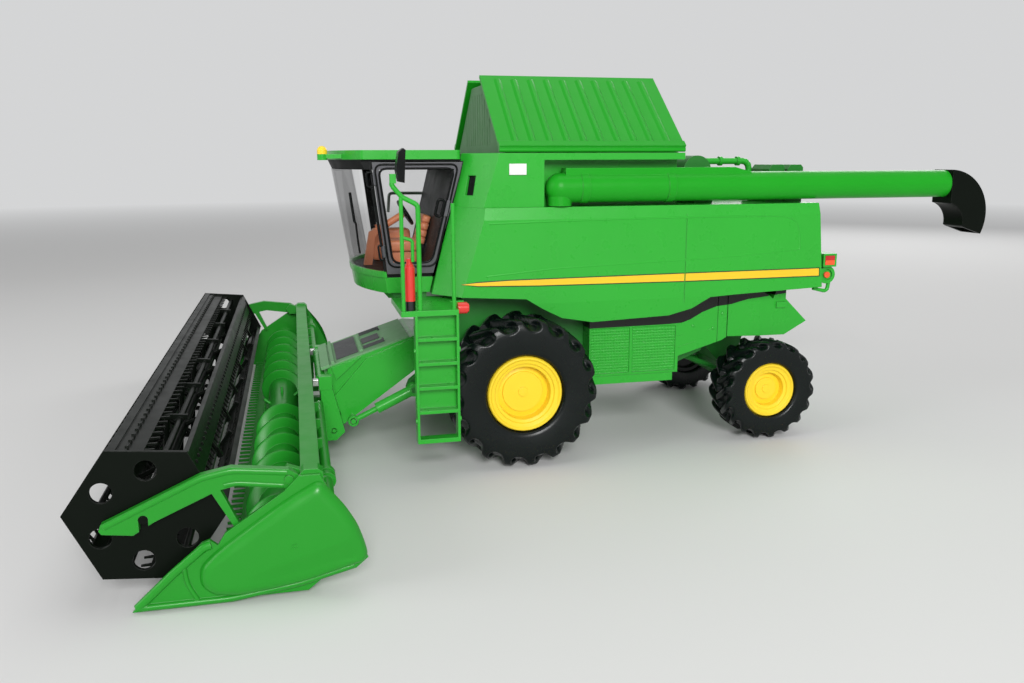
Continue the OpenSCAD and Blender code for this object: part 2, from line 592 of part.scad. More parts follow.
feeder_half = 22;
side_t = 1.2;
feeder_top = [[-72, 34.6], [-37, 46]];
panel_pts = [[-36.9, 45.4], [-56.4, 37.9], [-71.6, 20.9], [-66.5, 11.1], [-37.3, 31.9], [-27, 33],
  [-22.8, 39], [-27, 44.9]];
strip_pts = [[-58.6, 38.6], [-70.4, 34.8], [-68.8, 29.6]];
module feeder_house() color("green") {
  difference() {
    union() {
      along_x(-feeder_half + side_t, 2 * (feeder_half - side_t)) polygon([feeder_top[0], feeder_top[1], [-27, 45],
        [-22.8, 39], [-27, 33], [-37.3, 31.9], [-66.5, 11], [-72, 20.8]]);
      // Side panels, with a recess between the panel and the upper strip
      both() along_x(feeder_half - side_t - eps, side_t + eps) {
        polygon(panel_pts);
        polygon(strip_pts);
      }
    }
    along_x(-feeder_half + 2.6, 2 * feeder_half - 5.2) polygon([[-73, 33], [-40, 43.4], [-38, 34.2],
      [-66, 13.6], [-73, 13]]);
    both() x_rod(feeder_half - 3.2, 5, feeder_pivot[0], feeder_pivot[1], 1.55);
    // Rounded notch at the foot of each side panel
    both() x_rod(feeder_half - side_t, 3, -69.6, 15.2, 2.2);
  }
  // Pins for the lift rods
  both() x_rod(feeder_half - eps, lift_x + 1.6 - feeder_half, lift_pin[0], lift_pin[1], 1);
  // Front face plate with its rolled upper edge, blocks and lugs
  difference() {
    along_x(-31, 62) polygon([[-75.4, 30.6], [-72, 33.6], [-66.5, 10.6], [-70, 7.4], [-74.6, 7.4]]);
    translate([-20, -80, 13]) cube([40, 16, 18]);
    both() x_rod(29.6, 3, -70.8, 11.3, 1.2);
  }
  x_rod(-26, 52, -74.9, 31.2, 2);
  both() {
    translate([26.8, -75.8, 28.2]) cube([4.4, 5, 5.4]);
    translate([26.8, -77.6, 13]) cube([4, 2.6, 3]);
    translate([26.8, -77.6, 7.4]) cube([4, 3.2, 2.8]);
    x_rod(29.4, 1.8, -70.8, 11.3, 0.7);
  }
}
hitch_y = -78.2;
module hitch_pins() color("silver") both()
  translate([27.6, hitch_y + 0.1, 29.8]) cube([2.8, -75.8 - hitch_y - 0.2, 2.4]);

// Frame of the feeder house's sloping top: y runs up the slope from its front edge
slope_a = atan2(feeder_top[1][1] - feeder_top[0][1], feeder_top[1][0] - feeder_top[0][0]);
module on_slope() translate([0, feeder_top[0][0], feeder_top[0][1] + 0.02]) rotate([slope_a, 0, 0]) children();
cover_half_x = 20.6;
cover_t = 0.6;
rail_half = 13.4;
module feeder_cover() color([0.2, 0.45, 0.25]) on_slope() {
  translate([-cover_half_x, 1, 0]) cube([2 * cover_half_x, 34, cover_t]);
  // Stepped bands across the front
  translate([-feeder_half, -2.4, 0]) cube([2 * feeder_half, 3.6, 1.3]);
  translate([-cover_half_x, 2, cover_t - eps]) cube([2 * cover_half_x, 1.4, 1.1]);
  // Bar between the tread pads
  translate([-16.4, 14.2, cover_t - eps]) cube([32.8, 1.5, 0.7]);
}
module feeder_grip() color([0.25, 0.25, 0.26]) on_slope() translate([0, 0, cover_t]) {
  for (x = [-16, 0.3]) translate([x, 4.4, 0]) cube([15.7, 9.2, 0.5]);
  translate([-4.6, 16.2, 0]) cube([9.2, 7.6, 0.5]);
  // Handle rails with their ends turned in
  both() {
    translate([rail_half, 16.2, 0]) cube([0.8, 9, 1.3]);
    translate([rail_half - 2.2, 24.4, 0]) cube([2.4, 0.8, 1.3]);
  }
}

lift_x = 28.4;
lift_len = norm(lift_eye - lift_pin);
lift_a = atan2(lift_pin[1] - lift_eye[1], lift_eye[0] - lift_pin[0]);
module lift_frame() translate([0, lift_eye[0], lift_eye[1]]) rotate([-lift_a, 0, 0]) children();
module lift_barrels() color("green") both() lift_frame() {
  difference() {
    union() {
      x_rod(lift_x - 2, 4, 0, 0, 2.6);
      translate([lift_x, -1.6, 0]) rotate([90, 0, 0]) cylinder(h = 15, r = 2.2);
    }
    x_rod(lift_x - 3, 6, 0, 0, 1.25);
    translate([lift_x, -6, 0]) rotate([90, 0, 0]) cylinder(h = 20, r = 1.15);
  }
}
module lift_rods() color("green") both() lift_frame() {
  translate([lift_x, -7, 0]) rotate([90, 0, 0]) cylinder(h = lift_len - 7 - 1.4, r = 1.1);
  difference() {
    x_rod(lift_x - 1.2, 2.4, -lift_len, 0, 2.1);
    x_rod(lift_x - 3, 6, -lift_len, 0, 1.36);
  }
}

drive_c = [-76.3, 25];
// Places of the shaft's collars and of the last rib, in from the header's end
collar_in = [26.2, 21.8];
rib_in = 12.2;
module header_frame() color("green") {
  // Top beam with a block at each end
  translate([-header_half, beam_c - 2.6, 30]) cube([2 * header_half, 5.2, beam_top - 30]);
  both() along_x(header_half - 5, 5) polygon([[-83.5, 30], [-83.5, 34.9], [-82.6, 35.8], [-79, 35.8], [-77.6, 34.6],
    [-77.6, 30]]);
  // Back sheet and floor with an opening to the feeder
  difference() {
    along_x(-header_half, 2 * header_half) polygon([[-79.4, 30.2], [-78.2, 30.2], [-78.2, 5], [-83, 1.2], [-102, 1.2],
      [-102, 2.4], [-94, 2.4], [-86, 3.2], [-81.6, 6.6], [-79.6, 12]]);
    translate([-19, -84, 8]) cube([38, 10, 20]);
  }
  // Lugs and pins of the reel arms
  both() {
    along_x(header_half - 6, 2.4) polygon([[-83.2, 30.4], [-83.2, 34.5], [-87, 36], [-89.2, 33.2], [-87.4, 30.4]]);
    x_rod(header_half - 3.8, 3.5, arm_pivot[0], arm_pivot[1], 1.2);
  }
  // Drive shaft behind the back sheet with two round collars near its end
  both() {
    x_rod(40, header_half - 40, drive_c[0], drive_c[1], 1.6);
    for (d = collar_in) x_rod(header_half - d, 2.6, drive_c[0], drive_c[1], 2.6);
  }
  // Ribs on the back sheet
  both() for (x = [52, 74, 96, header_half - rib_in]) translate([x, -78.3, 8.3]) cube([1, 1.7, 21]);
}

sheet_t = 1.2;
crown_h = 2.5;
crown_r = 125;
sheet_pts = [[-128, 0.8], [-126.6, 2.2], [-109.6, 18.2], [-107.6, 18.9], [-105.6, 17.2],
  [-103.6, 20.4], [-88, 30.6], [-84, 34.6], [-78.6, 34.6], [-71, 19], [-66.6, 9.6], [-70, 6.8], [-85, 3.2], [-103, 0.8]];
bulge_pts = [[-109.2, 12.8], [-106, 16.8], [-98, 22.8], [-84, 31.6], [-79.4, 33.2], [-75.6, 27], [-70.6, 18.6],
  [-67.4, 11.2], [-68.4, 9.6], [-78, 6.2], [-92, 4.2], [-104, 4.4], [-108, 5.8], [-110.2, 8.6], [-110.2, 11]];
divider_pts = [[-126.8, 0.9], [-126, 2.6], [-110, 17.4], [-107.8, 18.3], [-106.2, 16.9], [-108.6, 14.6], [-124, 1]];
module header_end() {
  along_x(header_half, sheet_t) polygon(sheet_pts);
  // Crowned outer face: its outline cut from a large ball
  intersection() {
    along_x(header_half + sheet_t - eps, crown_h + 1) polygon(bulge_pts);
    translate([header_half + sheet_t + crown_h - crown_r, -89, 17.6]) sphere(r = crown_r, $fn = 360);
  }
  // Raised edge of the crop divider
  along_x(header_half - 1, sheet_t + 2.2) polygon(divider_pts);
}
module header_ends() color("green") both() {
  header_end();
  x_rod(header_half - 4, 4 + eps, auger_c[0], auger_c[1], 1.5);
}

module knife_bar() color("green") {
  n = floor((header_half - 2) / finger_pitch);
  translate([-header_half, -103.4, 2.4]) cube([2 * header_half, 5, 0.8]);
  translate([-header_half, -100.6, 3.2 - eps]) cube([2 * header_half, 1.4, 0.3]);
  for (i = [-n : n]) translate([i * finger_pitch, 0, 2.4])
    linear_extrude(0.8) polygon([[-0.8, -103.3], [0.8, -103.3], [0.3, -107.4], [-0.3, -107.4]]);
}

// Half turns of a flight: slabs set askew in alternation, which meet at the flight's edge
flight_t = 1.9;
flight_in = 21;
flight_a = atan(flight_pitch / (4 * auger_r));
half_turns = floor(2 * (header_half - 9 - flight_in) / flight_pitch);
module flights() intersection() {
  rotate([0, 90, 0]) cylinder(h = header_half - 4, r = auger_r);
  for (i = [0 : half_turns - 1]) translate([flight_in + (i + 0.5) * flight_pitch / 2, 0, 0])
    rotate([i % 2 * 180 + flight_phase, 0, 0]) rotate([0, flight_a, 0])
      translate([-flight_t / 2, -0.05, -15]) cube([flight_t, 15, 30]);
}
flight_phase = 30;
module cross_auger() color("green") translate([0, auger_c[0], auger_c[1]]) {
  difference() {
    x_rod(-header_half + 1, 2 * header_half - 2, 0, 0, auger_tube_r);
    both() x_rod(header_half - 4.5, 5, 0, 0, 1.5 + axle_clear);
  }
  both() flights();
  // Retracting fingers in the middle
  for (i = [-3 : 3]) rotate([i * 52, 0, 0]) translate([i * 5.4, 0, 0]) cylinder(h = auger_r - 0.4, r = 0.6);
}

arm_x = header_half - 3;
module reel_arms() color("green") both() difference() {
  along_x(arm_x, 2.4) polygon([[-134.6, 23.4], [-134, 25], [-109, 36.3], [-101.2, 37.8], [-86.6, 36],
    [-84.2, 34.4], [-84.2, 31.6], [-86.6, 30.6], [-100, 32.6], [-104.2, 31.8], [-99.8, 21.6], [-101.2, 21],
    [-106.4, 31], [-121, 24.6], [-126.4, 21.4], [-134, 22.4]]);
  x_rod(arm_x - 1, 5, arm_pivot[0], arm_pivot[1], 1.25);
  x_rod(arm_x - 1, 5, reel_c[0], reel_c[1], 1.25);
  // The reel's axle is laid into a slot that's open below
  translate([arm_x - 1, reel_c[0] - 1.2, reel_c[1] - 6]) cube([5, 2.4, 6]);
}

// Side profile of the reel, seen with one side of its hexagon on top
side_h = reel_r * cos(30);
hole_at = 12.4;
hole_r = 2.8;
tine_pts = [[-5.8, side_h - 1.5], [-5.8, side_h - 0.1], [-4.9, side_h - 0.1], [-4.6, side_h - 1.15],
  [-1.2, side_h - 1.15], [1.5, side_h - 0.9], [1.6, side_h - 1.4], [-1.2, side_h - 1.9]];
// Places of the spiders that carry the bats
spiders = [for (i = [-2.5 : 2.5]) i * 39.4];
module reel() color([0.1, 0.1, 0.1]) translate([0, reel_c[0], reel_c[1]]) rotate([-reel_turn, 0, 0]) {
  plate = arm_x - 0.6;
  for (s = [-1, 1]) translate([s * (plate - 0.6) - 0.6, 0, 0]) rotate([90, 0, 90]) linear_extrude(1.2) difference() {
    circle(r = reel_r, $fn = 6);
    for (a = [0 : 60 : 300]) rotate(a + 30) translate([hole_at, 0]) circle(r = hole_r, $fn = 24);
  }
  x_rod(-plate, 2 * plate, 0, 0, 2.2);
  for (s = [-1, 1]) x_rod(s * (plate + 1.3) - 1.4, 2.8, 0, 0, 1.2);
  n = floor((plate - 3) / tine_pitch);
  for (a = [0 : 60 : 300]) rotate([a, 0, 0]) {
    // A bat: its lip, its plate, the sunk board of the tines and its tube
    translate([0.8 - plate, -9.7, side_h - 1.8]) cube([2 * plate - 1.6, 2.2, 1.8]);
    translate([0.8 - plate, -7.6, side_h - 1.2]) cube([2 * plate - 1.6, 2.6, 0.7]);
    translate([0.8 - plate, -5.2, side_h - 1.9]) cube([2 * plate - 1.6, 4.2, 0.9]);
    x_rod(0.8 - plate, 2 * plate - 1.6, 3.8, side_h - 3.5, 0.9);
    for (i = [-n : n]) along_x(i * tine_pitch - 0.3, 0.6) polygon(tine_pts);
    for (x = spiders) {
      translate([x - 0.5, -7, side_h - 3.4]) cube([1, 13, 1.6]);
      translate([x, 0, 1]) cylinder(h = side_h - 3, r = 0.8);
    }
  }
}

module place() translate([0, -mid_y, 0]) children();
place() body_shell();
place() grain_tank();
place() tank_screens();
place() lid_left();
place() lid_right();
place() chassis();
place() side_covers();
place() straw_chopper();
place() deck_boxes();
place() exhaust();
place() tail_lamps();
place() side_lamps();
place() cab_base();
place() cab_frame();
place() cab_roof();
place() cab_glass();
place() beacon();
place() seat();
place() steering_wheel();
place() door_frame();
place() door_glass();
place() platform();
place() ladder();
place() handrails();
place() mirrors();
place() extinguisher();
place() step_lamp();
place() beacon_bracket();
place() tail_lenses();
place() unloading_tube();
place() spout();
place() front_axle();
place() rear_axle();
place() knuckle_left();
place() knuckle_right();
place() tyre_front_left();
place() tyre_front_right();
place() tyre_rear_left();
place() tyre_rear_right();
place() rim_front_left();
place() rim_front_right();
place() rim_rear_left();
place() rim_rear_right();
place() feeder_house();
place() feeder_cover();
place() feeder_grip();
place() lift_barrels();
place() lift_rods();
place() header_frame();
place() hitch_pins();
place() header_ends();
place() knife_bar();
place() cross_auger();
place() reel_arms();
place() reel();
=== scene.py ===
"""Looks of a 1:32 toy combine harvester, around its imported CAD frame.

Places are given in millimetres in the machine's own frame, as the part's source gives them: x from
the centre plane towards the machine's left, y back from the front axle, z up from the ground.
place() turns them into metres in the row frame.
"""
import json
import math

import bmesh
import bpy
import numpy as np
from mathutils import Matrix, Vector


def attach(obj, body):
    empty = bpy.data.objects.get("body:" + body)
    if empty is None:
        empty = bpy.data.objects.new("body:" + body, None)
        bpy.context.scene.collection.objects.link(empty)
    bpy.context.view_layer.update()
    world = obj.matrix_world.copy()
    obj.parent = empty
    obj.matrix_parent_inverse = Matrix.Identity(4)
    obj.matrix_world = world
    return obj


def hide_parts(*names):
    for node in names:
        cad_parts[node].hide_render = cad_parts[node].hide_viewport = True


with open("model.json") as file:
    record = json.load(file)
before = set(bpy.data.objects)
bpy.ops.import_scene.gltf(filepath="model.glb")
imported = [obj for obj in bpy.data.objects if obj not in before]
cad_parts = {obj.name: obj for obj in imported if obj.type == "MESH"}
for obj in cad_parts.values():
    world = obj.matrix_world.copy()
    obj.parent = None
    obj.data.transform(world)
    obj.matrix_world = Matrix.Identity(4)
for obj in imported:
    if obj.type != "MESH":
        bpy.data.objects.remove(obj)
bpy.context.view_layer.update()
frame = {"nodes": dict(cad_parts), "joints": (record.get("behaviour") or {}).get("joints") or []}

JOINTS = {joint["name"]: joint for joint in frame["joints"]}
AXLE_Y = JOINTS["wheel_front_left_spin"]["pos_m"][1] * 1000
NODES = frame["nodes"]


# Places and sizes shared with the part, in millimetres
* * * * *
Copy out each line that contains the word "record".

    record = json.load(file)
frame = {"nodes": dict(cad_parts), "joints": (record.get("behaviour") or {}).get("joints") or []}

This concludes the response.